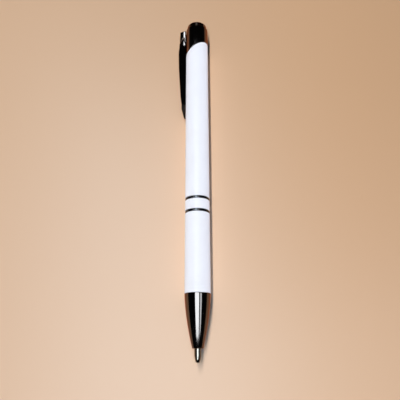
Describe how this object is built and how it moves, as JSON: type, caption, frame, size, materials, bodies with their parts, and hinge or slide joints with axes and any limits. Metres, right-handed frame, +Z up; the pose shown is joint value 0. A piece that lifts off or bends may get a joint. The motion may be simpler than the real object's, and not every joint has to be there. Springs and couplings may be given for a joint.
{
  "type": "pushbutton ballpoint pen",
  "caption": "Click ballpoint pen with slim round barrels, an ogive nose cone, a slanted top collar, a channel pocket clip and a domed push button.",
  "frame": {"origin": "on the flat facet at the bottom of the upper barrel, straight below the pen's axis and halfway along the pen, where the pen lies on a surface", "axes": "+Y along the pen from the writing point to the push button, +Z up from the surface that it lies on, +X away from the clip, which leans down on the -X side"},
  "size_m": [0.0124, 0.138, 0.0092],
  "materials": {
    "white_lacquer": "high-gloss white lacquer on a brass tube",
    "black_lacquer": "gloss black ring",
    "black_chrome": "polished black chrome plating",
    "brass": "turned, unplated",
    "mechanism_plastic": "moulded acetal, satin",
    "pale_plastic": "moulded acetal, satin",
    "refill_steel": "drawn tube, satin",
    "ink": "thick dark blue writing paste",
    "point_metal": "turned nickel silver, warm grey",
    "ball_steel": "polished",
    "spring_steel": "bright drawn wire"
  },
  "bodies": {
    "rear_body": {"upper_barrel": "white_lacquer", "top_collar": "black_chrome", "mechanism_body": "mechanism_plastic", "centre_coupling": "brass", "upper_trim_ring": "black_lacquer", "centre_band": "white_lacquer", "lower_trim_ring": "black_lacquer"},
    "front_body": {"lower_barrel": "white_lacquer", "thread_bush": "brass", "nose_insert": "brass", "nose_cone": "black_chrome", "return_spring": "spring_steel"},
    "button": {"push_button": "black_chrome", "plunger": "pale_plastic"},
    "refill": {"refill_tube": "refill_steel", "ink_column": "ink", "refill_point": "point_metal"},
    "rotor": {"cam_rotor": "pale_plastic"},
    "ball": {"tip_ball": "ball_steel"},
    "clip": {"clip": "black_chrome"}
  },
  "joints": [
    {"name": "button_press", "type": "slide", "parent": "rear_body", "child": "button", "axis": [0, 1, 0], "range_m": [-0.0008, 0.005]},
    {"name": "refill_slide", "type": "slide", "parent": "rear_body", "child": "refill", "axis": [0, 1, 0], "range_m": [-0.0008, 0.005], "deforming": ["return_spring"]},
    {"name": "cam_turn", "type": "hinge", "parent": "refill", "child": "rotor", "pos_m": [0, 0.0386, 0.00459], "axis": [0, 1, 0], "range_deg": [-9.6, 60]},
    {"name": "ball_roll", "type": "hinge", "parent": "refill", "child": "ball", "pos_m": [0, -0.0685, 0.00459], "axis": [1, 0, 0], "continuous": true},
    {"name": "clip_flex", "type": "hinge", "parent": "rear_body", "child": "clip", "pos_m": [-0.00399, 0.05705, 0.00314], "axis": [0.3418, 0, -0.9398], "range_deg": [0, 1.8], "stiffness_Nm_per_rad": 2.7},
    {"name": "front_unscrew", "type": "slide", "parent": "rear_body", "child": "front_body", "axis": [0, -1, 0], "range_m": [0, 0.008], "deforming": ["return_spring"]}
  ],
  "couplings": [
    {"joint": "refill_slide", "follows": "button_press", "ratio": 1},
    {"joint": "cam_turn", "follows": "button_press", "rad_per_m": 209.44}
  ]
}
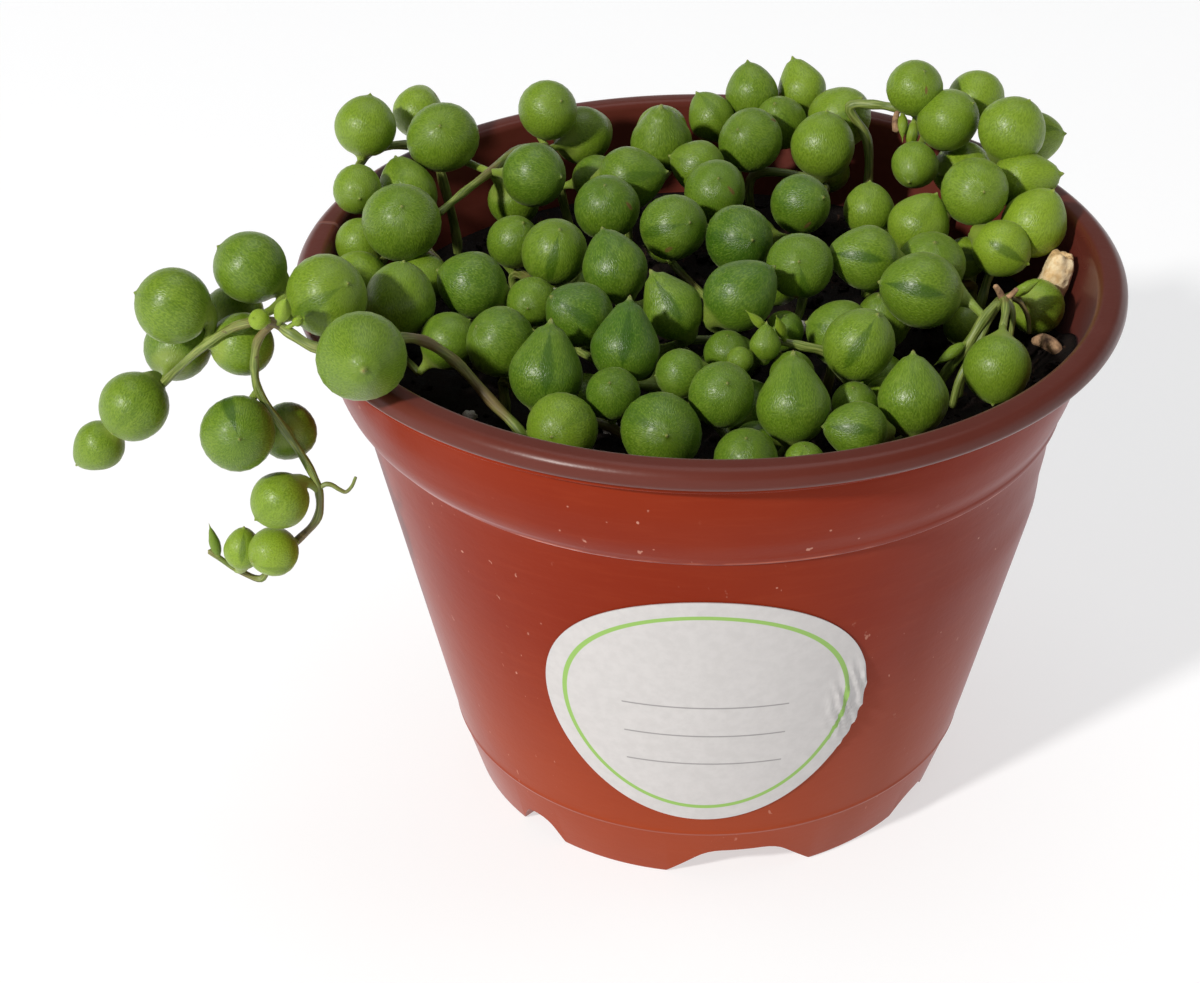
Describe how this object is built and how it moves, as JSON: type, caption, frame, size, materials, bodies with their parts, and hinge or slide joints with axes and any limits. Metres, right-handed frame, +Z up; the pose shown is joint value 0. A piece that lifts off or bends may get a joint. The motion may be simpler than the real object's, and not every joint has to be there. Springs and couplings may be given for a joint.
{
  "type": "potted string-of-pearls plant",
  "caption": "Trailing succulent with round bead-like leaves in a two-tone plastic nursery pot with a plain round label; a strand hangs over the rim.",
  "frame": {"origin": "on the ground at the middle of the pot's foot, the centre of the flat disc under its floor", "axes": "+Z up along the pot's axis; -Y is the front, where the label is; +X is to the right seen from the front, so the strand that hangs over the rim is on the -X side"},
  "size_m": [0.1337, 0.108, 0.0918],
  "materials": {
    "pot": "semi-gloss terracotta, dark brown rim and inside",
    "soil": "rough dark potting mix",
    "label": "matt white",
    "stone": "rough tan",
    "plant": "waxy green"
  },
  "bodies": {
    "root": {"pot": "pot", "soil": "soil", "label": "label", "stone": "stone", "back_left": "plant", "back_rim": "plant", "budding": "plant", "high_right": "plant", "left_rim": "plant", "back_right": "plant", "centre": "plant", "centre_back": "plant", "front_left": "plant", "front_middle": "plant", "front_right": "plant", "left_ridge": "plant", "middle_left": "plant", "right_front": "plant", "right_ridge": "plant", "over_left_rim": "plant", "over_right_rim": "plant", "right_arch": "plant", "right_wall": "plant", "trailing": "plant"}
  },
  "joints": []
}
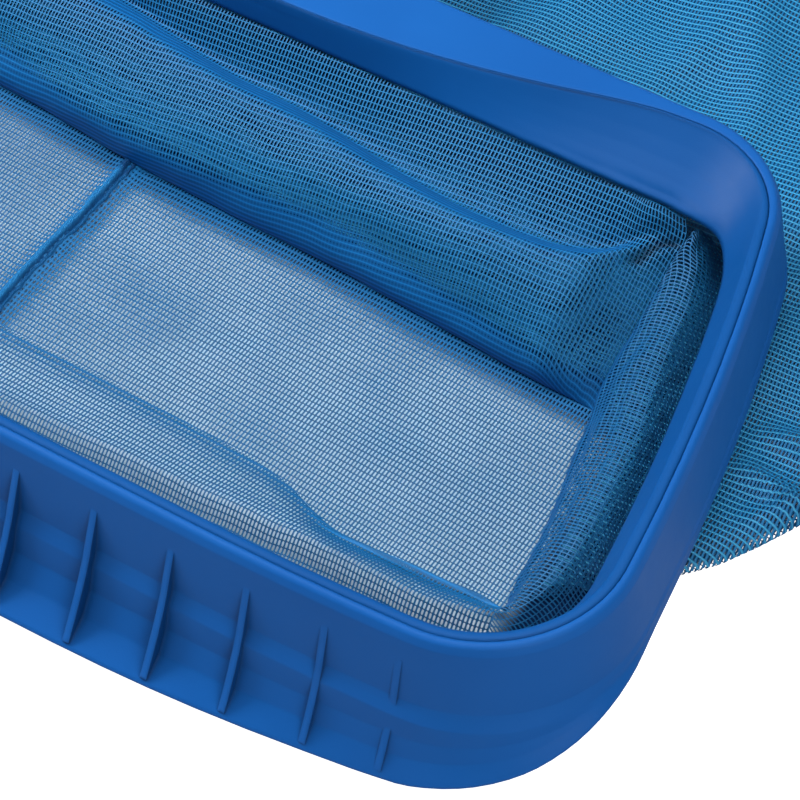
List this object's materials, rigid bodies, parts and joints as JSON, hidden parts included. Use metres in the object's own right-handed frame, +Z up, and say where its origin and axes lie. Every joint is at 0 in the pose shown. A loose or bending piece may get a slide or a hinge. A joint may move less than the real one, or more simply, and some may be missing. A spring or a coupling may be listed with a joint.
{
  "type": "leaf skimmer net",
  "caption": "Deep-bag leaf skimmer for a pool: rigid blue frame with a ribbed scoop lip, inner bag ring, sewn mesh bag and a pole stub with snap buttons.",
  "frame": {"origin": "centre plane of the net (X = 0), midway between the front and rear edges of the rim (Y = 0), on the floor it rests on (Z = 0)", "axes": "+X across the mouth to the right, +Y towards the pole end, +Z up out of the mouth"},
  "size_m": [0.5008, 0.3986, 0.0531],
  "materials": {
    "frame_plastic": "satin blue moulded plastic",
    "net_mesh": "knitted blue polyester mesh",
    "seam_tape": "folded mesh with lock stitch",
    "cord": "braided",
    "fastener_steel": "zinc plated",
    "spring_steel": "stainless spring strip",
    "button_plastic": "moulded"
  },
  "bodies": {
    "net": {"frame_body": "frame_plastic", "bag_ring": "frame_plastic", "ring_screws": "fastener_steel", "pole_stub": "frame_plastic", "stub_screws": "fastener_steel", "stub_nuts": "fastener_steel", "clip_bow": "spring_steel", "hem_cord": "cord", "bag_front": "net_mesh", "bag_side_right": "net_mesh", "bag_side_left": "net_mesh", "bag_rear": "net_mesh", "bag_floor_right": "net_mesh", "bag_floor_left": "net_mesh", "bag_back_layer": "net_mesh", "bag_floor_seam": "seam_tape"},
    "clip_right": {"clip_leg_right": "spring_steel", "button_right": "button_plastic"},
    "clip_left": {"clip_leg_left": "spring_steel", "button_left": "button_plastic"}
  },
  "joints": [
    {"name": "button_right_press", "type": "hinge", "parent": "net", "child": "clip_right", "pos_m": [0.0091, 0.182, 0.03], "axis": [0, 0, 1], "range_deg": [0, 5.2]},
    {"name": "button_left_press", "type": "hinge", "parent": "net", "child": "clip_left", "pos_m": [-0.0091, 0.182, 0.03], "axis": [0, 0, -1], "range_deg": [0, 5.2]}
  ]
}
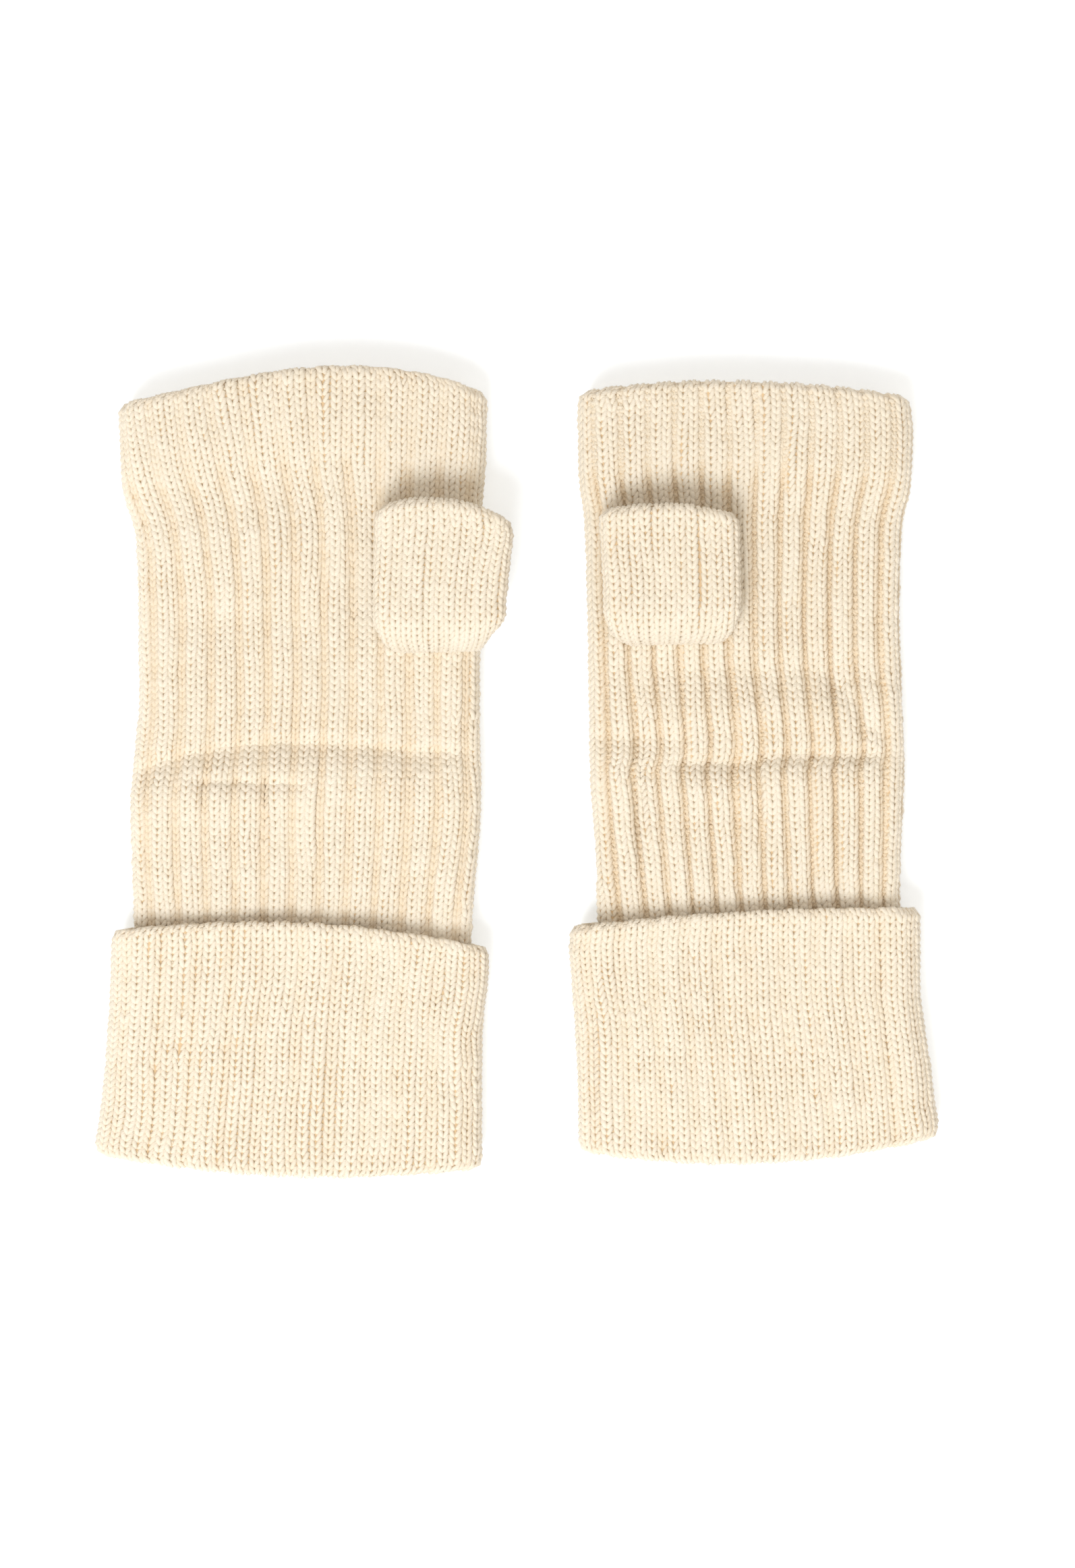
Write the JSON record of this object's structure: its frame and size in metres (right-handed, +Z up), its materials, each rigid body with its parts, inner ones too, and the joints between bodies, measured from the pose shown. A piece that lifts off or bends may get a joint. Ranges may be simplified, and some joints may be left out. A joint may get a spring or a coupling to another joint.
{
  "type": "fingerless gloves",
  "caption": "Pair of long rib-knitted fingerless gloves with turned-up cuffs and short open thumbs, lying flat.",
  "frame": {"origin": "middle of the pair's footprint, on the table that it lies on", "axes": "+Z up from the table, through the thickness; +Y towards the finger ends; +X across the pair, from the left glove to the right glove"},
  "size_m": [0.2292, 0.2202, 0.0243],
  "materials": {
    "rib_knit": "cream wool rib knit, matt with a soft fuzz",
    "thumb_knit": "cream wool stocking stitch, matt",
    "edge_knit": "cream wool, cast-off chain",
    "stitching": "cream wool sewing yarn"
  },
  "bodies": {
    "left_glove": {"left_hand_sleeve": "rib_knit", "left_finger_hem": "rib_knit", "left_hem_stitching": "stitching", "left_thumb_gusset": "thumb_knit", "left_thumb_seam": "stitching"},
    "left_thumb": {"left_thumb_tube": "thumb_knit", "left_thumb_edge": "edge_knit"},
    "left_cuff": {"left_turned_cuff": "rib_knit", "left_cuff_edge": "edge_knit"},
    "right_glove": {"right_hand_sleeve": "rib_knit", "right_finger_hem": "rib_knit", "right_hem_stitching": "stitching", "right_thumb_gusset": "thumb_knit", "right_thumb_seam": "stitching"},
    "right_thumb": {"right_thumb_tube": "thumb_knit", "right_thumb_edge": "edge_knit"},
    "right_cuff": {"right_turned_cuff": "rib_knit", "right_cuff_edge": "edge_knit"}
  },
  "joints": [
    {"name": "left_thumb_fold", "type": "hinge", "parent": "left_glove", "child": "left_thumb", "pos_m": [-0.021, 0.0426, 0.0134], "axis": [1, 0, 0], "range_deg": [0, 90], "deforming": ["left_thumb_gusset"]},
    {"name": "left_cuff_turn", "type": "slide", "parent": "left_glove", "child": "left_cuff", "axis": [0, -1, 0], "range_m": [0, 0.06]},
    {"name": "right_thumb_fold", "type": "hinge", "parent": "right_glove", "child": "right_thumb", "pos_m": [0.0419, 0.0446, 0.0134], "axis": [1, 0, 0], "range_deg": [0, 90], "deforming": ["right_thumb_gusset"]},
    {"name": "right_cuff_turn", "type": "slide", "parent": "right_glove", "child": "right_cuff", "axis": [0, -1, 0], "range_m": [0, 0.06]},
    {"name": "gloves_apart", "type": "slide", "parent": "left_glove", "child": "right_glove", "axis": [1, 0, 0], "range_m": [0, 0.1]}
  ]
}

______

*Task to carry out*:
What is the number of lines in the data that hold the string "inner"? Answer with the number only.

*Reply*:
2